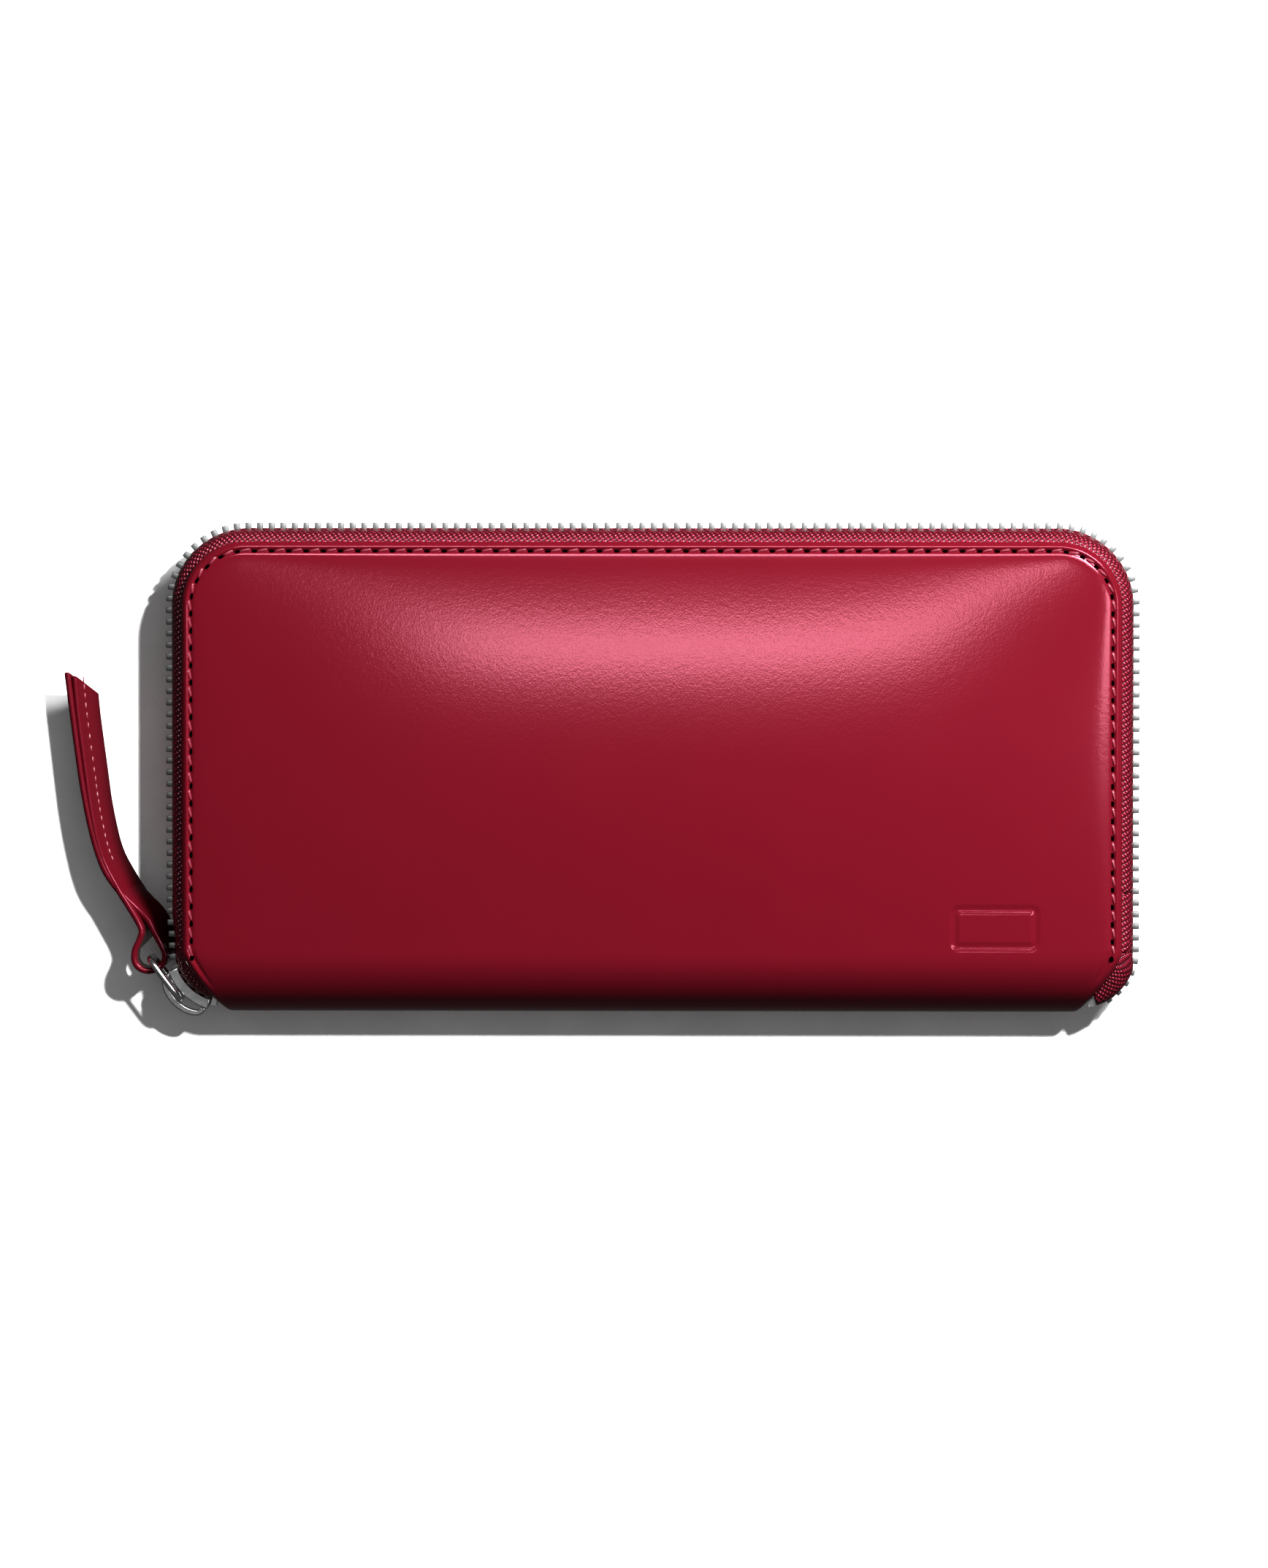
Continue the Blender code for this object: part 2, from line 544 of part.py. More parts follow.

____________

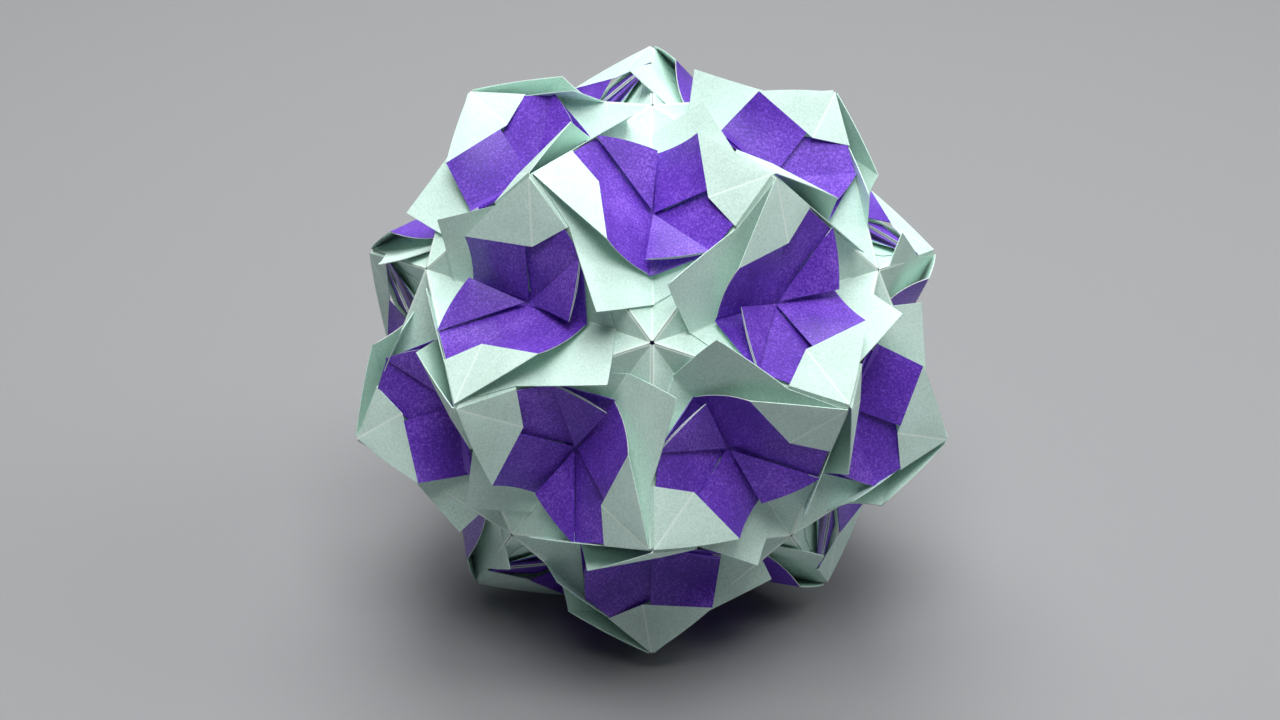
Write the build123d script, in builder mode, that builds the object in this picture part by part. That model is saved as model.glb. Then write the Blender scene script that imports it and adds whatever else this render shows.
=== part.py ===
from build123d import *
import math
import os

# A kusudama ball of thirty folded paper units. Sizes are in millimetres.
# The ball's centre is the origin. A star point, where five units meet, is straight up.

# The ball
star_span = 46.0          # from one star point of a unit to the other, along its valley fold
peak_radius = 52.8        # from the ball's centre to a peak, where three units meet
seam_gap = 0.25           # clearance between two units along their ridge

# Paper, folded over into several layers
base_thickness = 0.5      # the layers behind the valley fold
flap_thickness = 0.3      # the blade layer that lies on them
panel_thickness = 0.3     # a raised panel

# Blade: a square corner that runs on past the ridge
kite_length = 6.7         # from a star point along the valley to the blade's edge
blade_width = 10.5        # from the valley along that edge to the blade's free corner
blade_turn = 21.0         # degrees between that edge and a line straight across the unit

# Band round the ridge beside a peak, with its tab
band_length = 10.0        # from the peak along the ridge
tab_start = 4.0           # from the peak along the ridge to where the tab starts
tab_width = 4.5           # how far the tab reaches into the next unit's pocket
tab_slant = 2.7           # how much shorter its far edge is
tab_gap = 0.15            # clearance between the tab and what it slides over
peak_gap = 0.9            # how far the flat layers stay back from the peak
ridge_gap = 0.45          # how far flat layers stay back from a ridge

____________

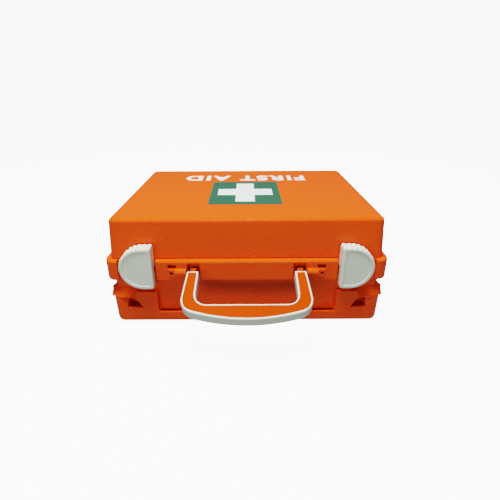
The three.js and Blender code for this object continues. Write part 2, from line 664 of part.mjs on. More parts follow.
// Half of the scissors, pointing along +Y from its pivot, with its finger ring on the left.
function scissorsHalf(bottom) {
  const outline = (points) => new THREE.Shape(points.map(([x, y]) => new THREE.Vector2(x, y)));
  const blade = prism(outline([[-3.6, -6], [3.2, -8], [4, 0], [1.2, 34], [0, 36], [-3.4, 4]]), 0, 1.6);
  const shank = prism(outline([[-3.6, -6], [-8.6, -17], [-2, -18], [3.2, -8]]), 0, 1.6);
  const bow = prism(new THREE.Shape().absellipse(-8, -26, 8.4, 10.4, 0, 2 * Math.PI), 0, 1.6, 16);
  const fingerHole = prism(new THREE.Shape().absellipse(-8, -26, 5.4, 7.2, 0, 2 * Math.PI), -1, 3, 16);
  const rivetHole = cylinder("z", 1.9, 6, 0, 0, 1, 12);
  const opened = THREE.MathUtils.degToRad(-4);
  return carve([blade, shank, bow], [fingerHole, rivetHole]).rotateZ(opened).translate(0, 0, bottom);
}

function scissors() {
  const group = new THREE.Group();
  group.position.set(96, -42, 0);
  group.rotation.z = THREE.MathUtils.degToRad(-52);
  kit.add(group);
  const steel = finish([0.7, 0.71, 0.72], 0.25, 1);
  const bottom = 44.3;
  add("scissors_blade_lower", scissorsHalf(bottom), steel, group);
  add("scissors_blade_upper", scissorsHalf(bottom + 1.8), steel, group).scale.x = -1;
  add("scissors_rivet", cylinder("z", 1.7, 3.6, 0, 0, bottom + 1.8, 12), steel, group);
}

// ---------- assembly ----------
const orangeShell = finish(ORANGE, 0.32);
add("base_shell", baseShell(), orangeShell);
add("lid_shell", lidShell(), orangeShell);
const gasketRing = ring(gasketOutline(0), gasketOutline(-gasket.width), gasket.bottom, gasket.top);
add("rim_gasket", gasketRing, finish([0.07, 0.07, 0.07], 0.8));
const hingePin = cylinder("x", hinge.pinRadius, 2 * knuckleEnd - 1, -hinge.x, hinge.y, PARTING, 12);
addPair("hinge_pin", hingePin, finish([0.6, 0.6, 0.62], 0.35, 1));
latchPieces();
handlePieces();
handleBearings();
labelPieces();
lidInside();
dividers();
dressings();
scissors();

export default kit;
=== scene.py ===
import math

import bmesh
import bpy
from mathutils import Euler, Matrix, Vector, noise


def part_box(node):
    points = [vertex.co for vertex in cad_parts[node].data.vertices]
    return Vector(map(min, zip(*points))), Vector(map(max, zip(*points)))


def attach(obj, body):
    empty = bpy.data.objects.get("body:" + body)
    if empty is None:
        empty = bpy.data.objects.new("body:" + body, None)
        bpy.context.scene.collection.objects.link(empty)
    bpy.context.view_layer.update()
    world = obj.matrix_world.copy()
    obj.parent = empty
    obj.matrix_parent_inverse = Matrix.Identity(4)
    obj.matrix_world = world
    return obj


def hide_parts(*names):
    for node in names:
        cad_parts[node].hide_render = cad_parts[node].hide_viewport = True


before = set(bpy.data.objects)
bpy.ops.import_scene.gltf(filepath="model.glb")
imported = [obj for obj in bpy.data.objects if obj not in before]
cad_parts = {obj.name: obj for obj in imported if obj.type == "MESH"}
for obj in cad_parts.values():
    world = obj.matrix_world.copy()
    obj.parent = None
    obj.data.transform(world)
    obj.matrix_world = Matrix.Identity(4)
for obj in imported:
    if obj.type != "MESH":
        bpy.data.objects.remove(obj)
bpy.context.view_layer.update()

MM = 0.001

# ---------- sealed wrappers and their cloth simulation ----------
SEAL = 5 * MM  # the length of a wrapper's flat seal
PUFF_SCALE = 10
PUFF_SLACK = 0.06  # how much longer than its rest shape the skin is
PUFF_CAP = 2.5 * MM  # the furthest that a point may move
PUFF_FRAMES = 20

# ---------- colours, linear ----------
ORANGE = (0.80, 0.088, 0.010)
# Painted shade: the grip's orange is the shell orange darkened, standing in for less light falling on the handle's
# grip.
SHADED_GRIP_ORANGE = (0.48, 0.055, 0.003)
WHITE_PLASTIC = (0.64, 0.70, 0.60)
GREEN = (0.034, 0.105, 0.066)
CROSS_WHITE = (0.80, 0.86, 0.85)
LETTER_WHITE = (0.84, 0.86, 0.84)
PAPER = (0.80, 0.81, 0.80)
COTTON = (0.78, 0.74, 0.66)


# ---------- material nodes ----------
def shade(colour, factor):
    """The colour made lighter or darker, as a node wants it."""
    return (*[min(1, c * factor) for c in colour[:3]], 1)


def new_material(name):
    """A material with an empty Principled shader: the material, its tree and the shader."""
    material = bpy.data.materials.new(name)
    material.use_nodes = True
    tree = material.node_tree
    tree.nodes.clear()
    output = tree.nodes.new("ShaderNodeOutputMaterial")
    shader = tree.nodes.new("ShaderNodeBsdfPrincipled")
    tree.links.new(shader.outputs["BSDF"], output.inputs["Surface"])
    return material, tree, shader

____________

WRITTEN PROBLEM | Your task is to quote exactly the lines beginning with the one that contains "Write the build123d" and ending with the one that contains "seam_gap = 0.25", with nothing left out or added.

WRITTEN SOLUTION |
Write the build123d script, in builder mode, that builds the object in this picture part by part. That model is saved as model.glb. Then write the Blender scene script that imports it and adds whatever else this render shows.
=== part.py ===
from build123d import *
import math
import os

# A kusudama ball of thirty folded paper units. Sizes are in millimetres.
# The ball's centre is the origin. A star point, where five units meet, is straight up.

# The ball
star_span = 46.0          # from one star point of a unit to the other, along its valley fold
peak_radius = 52.8        # from the ball's centre to a peak, where three units meet
seam_gap = 0.25           # clearance between two units along their ridge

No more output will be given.